The type of paper that you choose sends a message to the readers as to what genre of document they are reading. Is this a presentation outline? A coupon book? Everyone notices the difference in feel and appearance between styles such as an instruction booklet and a magazine, so it is necessary to match your appearance with your intention.


The size of both the physical paper and font should match the style and intention of your document. Also, it is important to make sure the size of the paper matches your intention, for example, fliers cannot be too small, and letters should be legible. Your choice of binding should also be kept in mind when deciding on the size of the paper, as bindings can take up different amounts of paper. A larger size might be needed for some bindings.


Another important, but oft ignored, choice to be made is the weight of the paper. Different weights are used for different purposes with heavier weights used for durable projects like cover pages. Weights are numbered in the style of XX# with the XX being the weight in pounds of the paper. There are standards for weights for all kinds of papers.

Table 6.1

Weight Standard
20# Standard Paper
24# Business Paper
28# Envelopes
65#, 80#, 100#, 120# Card/Cover Stock

The thickness of paper is often responsible for its weight. Thickness is a primary factor in the opacity of paper. This is important to consider that a certain level of opacity is needed to assure that text printed on the other side of the page cannot be seen.


Finish is the texture of the paper. Finishes vary greatly depending on how you want your project presented.

Table 6.2

Paper Appearance
Woven/Smooth Finish Uncoated regular paper
Laid/Linen Finish Paper produced with textured lines, often for business stationary
Laser Finish Paper for use in laser printers
Coated Finish A waxy finish that can be applied to one or both sides


Printing is the process of producing material through inked type and a printing press. Throughout the years, printing underwent many transformations. From the original printing press to now, this portion of the style guide can help define ways to successfully print a document.

General Overview of Printing Process

What distinguishes different printing processes from one another is how the image is transferred to the substrate, either directly or indirectly. Direct printing is done by passing the textile through a series of rollers, each printing a different color, or different part of the pattern, while indirect printing is the process where printing plates do not touch the paper.

Figure 6.2
Direct Printingoffset.gif
Figure 6.3
Indirect Printing


Each production prepress team defines the processes and procedures that occur between the creation of a print layout and the final printing. The prepress procedure includes the manufacture of a printing plate, image carrier or form, ready for mounting on a printing press, as well as the adjustment of images and texts or the creation of a high-quality print file that meet previous layout needs.


During this phase, the editor makes changes that improve the flow, formatting and overall style of the document. Unlike general editing, content is not the main focus. It is not common to edit content during this phase. Copy-Editing is the step before proofreading


Proofreading is the last phase of the editing cycle before the document is sent into production. At this point, the editor is reading an almost finalized product, so they will go over the text in sections with a fine-tooth comb to make sure there are no mistakes. A common form of proofreading is called double reading. This technique normally requires two readers; one reads a section and makes adjustments to the text then passes it to the next reader so they can re-read the edited section to double-check the work. All of the phases within the editing cycle are important but proofreading is the last line of defense a document has.

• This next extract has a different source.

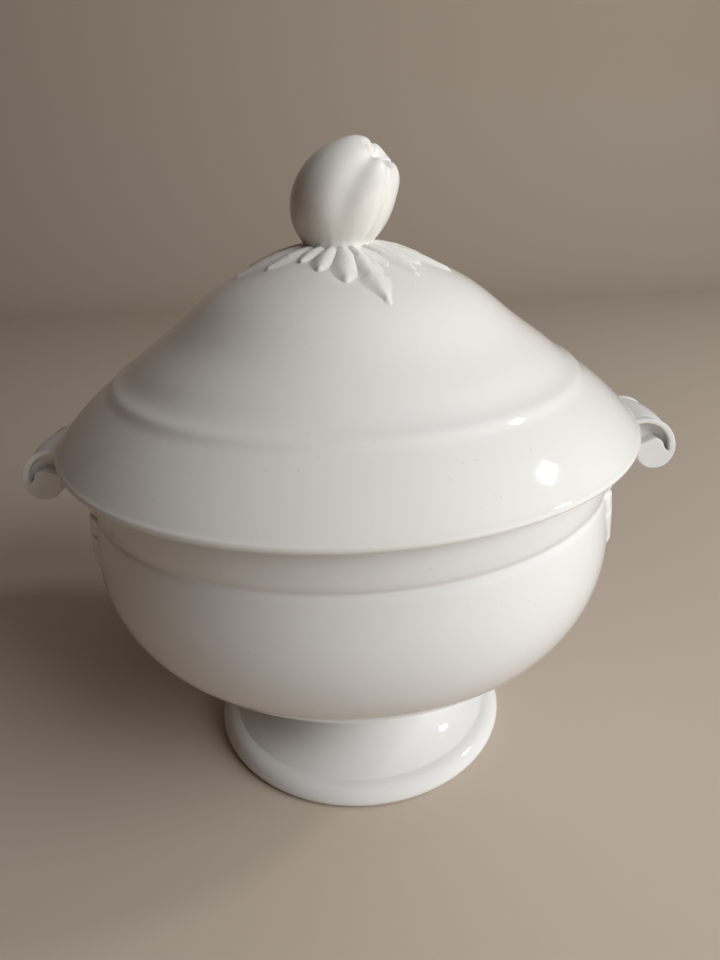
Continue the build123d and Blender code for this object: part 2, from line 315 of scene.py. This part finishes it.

Current Printing Techniques

The two major printing techniques used today differ greatly. Knowing the differences will help you make the right choice when producing your document.

Offset Printing

Offset printing is one of the most commonly used printing techniques for mass printing. Offset printing is a printing process where plates are inked and an image is offset on a roller before transferring the ink to the paper; the text is “right-reading”, meaning the image of the page appears as printed, not reverse. The image below depicts a high-level representation of an offset printing device.

Figure 6.4
Offset Printing

Laser Printing

With large productions, laser printing is not nearly as common as the offset printer is. Laser printing is found in households; it produces high quality text and graphics on stock paper. This technology is fairly new to household consumers and has been in the corporate environment for some time. The process of Xerographic printing is used within laser printers. It directly scans the laser beam across the printer’s photoreceptor.

Figure 6.5
Xerographic Printer


The choice of binding is the literal backbone of your finished production. Bindings have a large effect on the use, presentation, and durability of a project. There are countless types of bindings and variations.

Spiral Binding

Spiral is a traditional binding for projects like calendars or notebooks. The spirals are made of individual rings of metal or plastic, from ¼” to 2” in diameter. This allows pages to be turned all the way around a spiral and lay flat on the table. However, pages cannot be added to it after binding has been added.

Comb Binding

Unlike a spiral binding, the comb binding is one large piece of plastic. They can be printed to show titles on the spine of the document. The downside of this is that the bindings lack durability and it cannot be folded back.

Wire-O Binding

Much like a combination of spiral and comb bindings, Wire-O bindings insert into slots much like the comb binding, but are composed of double loops of spirals just like spiral bindings. Wire-O bindings can fold all the way over and titles cannot be printed on the side of the binding.

Saddle Stitching

Saddle Stitching is a very simple and common binding. It is little more than staples driven through the center of the document, and then folded around that point. This is an ideal method for simple or disposable documents, such as some magazines or calendars and thinner documents.

Perfect Binding

Perfect binding is common professional looking document. This works well for many types of books and magazines or large reports and journals. The process is done by gathering all the pages together and placed in a clamp. Then the edges of one side are all sheared off and glue is applied to the edge. This style binding can be laid flat, but doing so will crease and damage the binding.

Coil Binding

Coil binding is just like Spiral binding, however, instead of many individual rings, one long coiled piece of plastic is used to hold the pages together.

Case Binding

This is the binding on hardcover books. This is a very durable method of production but it is also much more expensive. The edge of the pages are sewn and glued together and then attached to a spine and later covered.

Tape Binding

Tape binding is another very simple method. A strong piece of tape is applied to the edge and wrapped around a half inch on the front and back covers. As you can imagine, this is not a durable method but it is easy. Smaller, temporary documents are best suited for this style, such as ads or presentation papers.


The production of your document is the final stages of its creation. It is when you decide upon many of the non-text elements of your final product, including layout, paper, printing style and binding.